During a forensic investigation, an analyst needs to collect evidence from a running server. Memory, swap files, and hard drive data are all relevant.

In what order should evidence be collected?

A. Hard drive first, then swap files, then memory
B. Swap files first, then memory, then hard drive
C. Memory first, then swap files, then hard drive
D. Hard drive first, then memory, then swap files

Question 3

After successfully containing and eradicating a security incident, the CISO asks the team to skip the lessons learned phase to save time and return to normal operations faster.

Why is this a problem?

A. It violates compliance requirements in all industries
B. It prevents the organization from improving its response and addressing the root cause
C. It invalidates the chain of custody for collected evidence
D. It causes the SIEM to stop correlating related events

Key Takeaway

Here is what separates a passing answer from a wrong one on IR questions:

Incident response is a discipline, not an improvisation.
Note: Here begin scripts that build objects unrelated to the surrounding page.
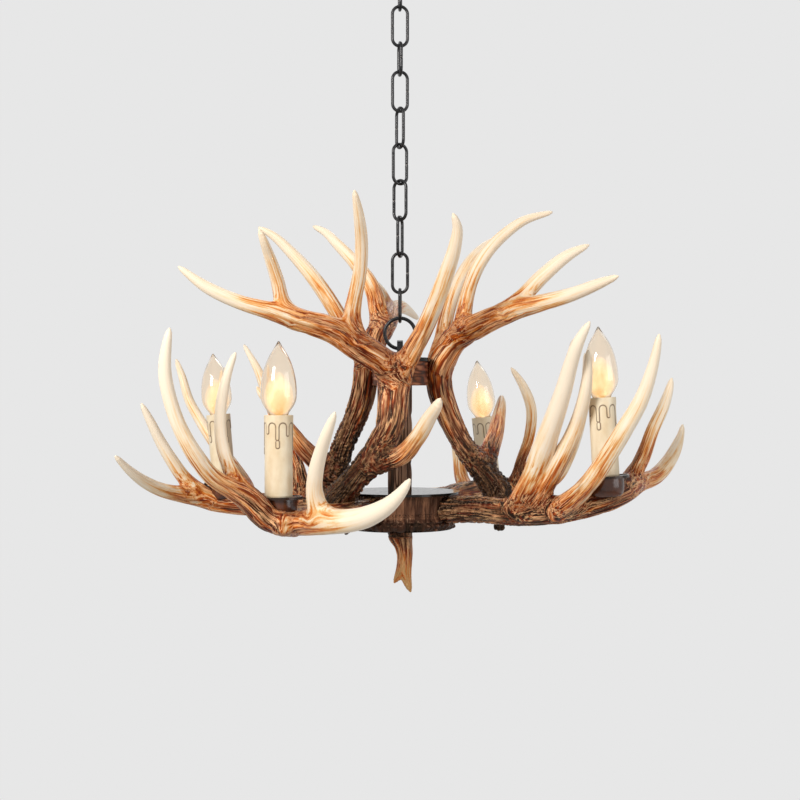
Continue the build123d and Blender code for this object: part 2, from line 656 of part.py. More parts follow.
# Finial: burr cap and a forked tip on the rod's lower end
finial_stem_r = tube_r + finial_stem_wall
finial_middle = finial_top - finial_cap_h / 2
prong_lines = [
    [(1, 2, 12), (3, 12, 10.5), (5, 25, 9.3), (5, 41, 8), (8, 56, 5), (12, 68, 1.5)],
    [(4, 37, 7), (0, 46, 5.5), (-4, 53, 3.6), (-7, 58, 1.5)],
]
prongs = [
    loft_limb([Vector(x, 0, finial_top - down) for x, down, _ in line], [radius for _, _, radius in line])
    for line in prong_lines
]
with BuildPart() as finial:
    add(disc(finial_stem_r, finial_top, finial_gap))
    with Locations((0, 0, finial_middle)):
        Cylinder(finial_cap_r, finial_cap_h)
    fillet(finial.edges().filter_by(GeomType.CIRCLE).group_by(SortBy.RADIUS)[-1], finial_cap_h / 3)
    for prong in prongs:
        add(prong)
    add(disc(tube_r + fit, rod_bottom - fit, hub_bottom - rod_bottom + fit), mode=Mode.SUBTRACT)
save(finial, "finial")

# Candle lamps: pan, cup, lampholder, sleeve, bulb cap and bulb glass on each lower antler
sleeve_top = pan_t + candle_h
holder_top = pan_t + holder_h
socket_bottom = holder_top - cap_h - cap_sink
glass_foot = socket_bottom + cap_tip_h + cap_h
for name, seat in candle_planes.items():
    side_plane = Plane(seat.origin, x_dir=seat.x_dir, z_dir=-seat.y_dir)
    upright = Axis(seat.origin, seat.z_dir)

    with BuildPart() as drip_pan:
        with BuildSketch(side_plane):
            with BuildLine():
                Polyline(
                    (tube_r + fit, 0),
                    (pan_r, 0),
                    (pan_r, pan_t + pan_lip_h),
                    (pan_r - pan_lip_t, pan_t + pan_lip_h),
                    (pan_r - pan_lip_t - pan_lip_h, pan_t),
                    (tube_r + fit, pan_t),
                    close=True,
                )
            make_face()
        revolve(axis=upright)
    save(drip_pan, f"drip_pan_{name}")

    with BuildPart() as candle_cup:
        with BuildSketch(side_plane):
            with BuildLine():
                wall = Line((cup_top_r, 0), (cup_top_r, -cup_h / 4))
                belly = Spline(wall @ 1, (cup_foot_r, -cup_h), tangents=((0, -1), (-1, -0.6)))
                Polyline(belly @ 1, (tube_r + fit, -cup_h), (tube_r + fit, 0), wall @ 0)
            make_face()
        revolve(axis=upright)
        add(lower_made[name], mode=Mode.SUBTRACT)
        add(hub_blank, mode=Mode.SUBTRACT)
    save(candle_cup, f"candle_cup_{name}")

    with BuildPart() as lampholder:
        with BuildSketch(seat.offset(-stem_length)):
            Circle(tube_r)
        extrude(amount=stem_length + pan_t)
        with BuildSketch(seat.offset(pan_t)):
            Circle(candle_r - candle_wall - fit)
        extrude(amount=holder_h)
        with BuildSketch(seat.offset(holder_top)):
            Circle(cap_r + running_fit)
        extrude(amount=socket_bottom - holder_top, mode=Mode.SUBTRACT)
    save(lampholder, f"lampholder_{name}")

    with BuildPart() as candle_sleeve:
        with BuildSketch(seat.offset(pan_t)):
            Circle(candle_r)
            Circle(candle_r - candle_wall, mode=Mode.SUBTRACT)
        extrude(amount=candle_h)
    save(candle_sleeve, f"candle_sleeve_{name}")

    with BuildPart() as bulb_cap:
        with BuildSketch(side_plane):
            with BuildLine():
                Polyline(
                    (0, socket_bottom),
                    (cap_tip_r, socket_bottom),
                    (cap_r, socket_bottom + cap_tip_h),
                    (cap_r, glass_foot),
                    (0, glass_foot),
                    close=True,
                )
            make_face()
        revolve(axis=upright)
    save(bulb_cap, f"bulb_cap_{name}")

    bulb_neck = glass_foot + bulb_h * bulb_neck_share
    bulb_middle = glass_foot + bulb_h * bulb_middle_share
    bulb_shoulder = glass_foot + bulb_h * bulb_shoulder_share
    bulb_top = glass_foot + bulb_h
    with BuildPart() as bulb_glass:
        with BuildSketch(side_plane):
            with BuildLine():
                Spline(
                    (cap_r, glass_foot),
                    (bulb_neck_r, bulb_neck),
                    (bulb_r, bulb_middle),
                    tangents=((0.3, 1), (0, 1)),
                )
                Spline(
                    (bulb_r, bulb_middle),
                    (bulb_shoulder_r, bulb_shoulder),
                    (bulb_wall, bulb_top),
                    tangents=((0, 1), (-0.5, 1)),
                )
                Polyline((bulb_wall, bulb_top), (0, bulb_top), (0, bulb_top - 3 * bulb_wall))
                Spline(
                    (0, bulb_top - 3 * bulb_wall),
                    (bulb_shoulder_r - bulb_wall, bulb_shoulder - bulb_wall),
                    (bulb_r - bulb_wall, bulb_middle),
                    tangents=((0.5, -1), (0, -1)),
                )
                Spline(
                    (bulb_r - bulb_wall, bulb_middle),
                    (bulb_neck_r - bulb_wall, bulb_neck),
                    (cap_r - bulb_wall, glass_foot),
                    tangents=((0, -1), (-0.3, -1)),
                )
                Line((cap_r - bulb_wall, glass_foot), (cap_r, glass_foot))
            make_face()
        revolve(axis=upright)
    save(bulb_glass, f"bulb_glass_{name}")
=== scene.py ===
"""The antler chandelier's looks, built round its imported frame.

Metres, z = 0 at the ceiling, the front towards -Y. The sections go from the ceiling down, as the
lamp hangs, and the stage comes last. Shapes are worked out in millimetres and scaled at the end.
"""

from collections import namedtuple
from functools import partial
from math import cos, hypot, pi, radians, sin

import bpy
import numpy as np
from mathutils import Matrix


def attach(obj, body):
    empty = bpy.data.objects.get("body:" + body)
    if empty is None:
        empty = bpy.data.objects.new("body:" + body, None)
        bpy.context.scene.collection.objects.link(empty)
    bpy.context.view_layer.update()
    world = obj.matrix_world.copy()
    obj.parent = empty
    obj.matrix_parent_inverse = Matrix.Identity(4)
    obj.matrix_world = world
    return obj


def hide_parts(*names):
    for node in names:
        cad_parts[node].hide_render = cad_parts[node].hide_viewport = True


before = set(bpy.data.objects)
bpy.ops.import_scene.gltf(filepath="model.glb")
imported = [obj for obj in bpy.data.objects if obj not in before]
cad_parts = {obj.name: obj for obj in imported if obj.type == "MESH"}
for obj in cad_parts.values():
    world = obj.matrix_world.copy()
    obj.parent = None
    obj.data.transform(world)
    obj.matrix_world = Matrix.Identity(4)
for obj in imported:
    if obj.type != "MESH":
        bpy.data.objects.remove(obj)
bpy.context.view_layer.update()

# The camera stands level with the hanging ring's foot, straight in front of the lamp.
# It sees the picture that the lamp was measured from.
camera = bpy.data.objects.new("camera", bpy.data.cameras.new("camera"))
camera.location = (0, -1.517, -0.51628)
camera.rotation_euler = (pi / 2, 0, 0)
camera.data.lens = 62.37
camera.data.clip_end = 60
bpy.context.scene.collection.objects.link(camera)
bpy.context.scene.camera = camera


# ---------------------------------------------------------------------------------------------
# Ceiling fittings: canopy, strap, terminal block and the loop that carries the chain.
# Spun and bent steel under black enamel, a zinc-plated strap, and a plastic terminal block.
# ---------------------------------------------------------------------------------------------


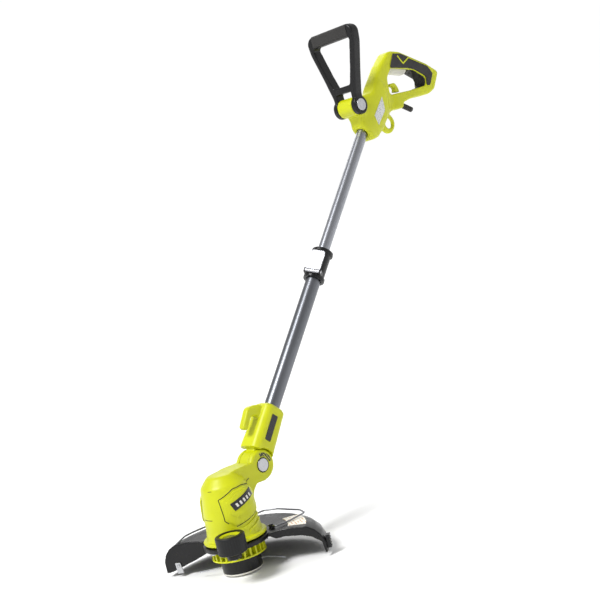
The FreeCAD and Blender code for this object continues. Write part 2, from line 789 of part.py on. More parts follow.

Follow the process in order, preserve evidence before you fix anything, and always close the loop with lessons learned.

Every IR question hinges on where you are in the process. Figure out the phase first, then pick the action that fits. Never destroy evidence by acting too fast — image the drive before you rebuild. Collect volatile data (RAM) before stable data (disk). And if the question asks about proving evidence integrity, the answer involves hash values and chain of custody.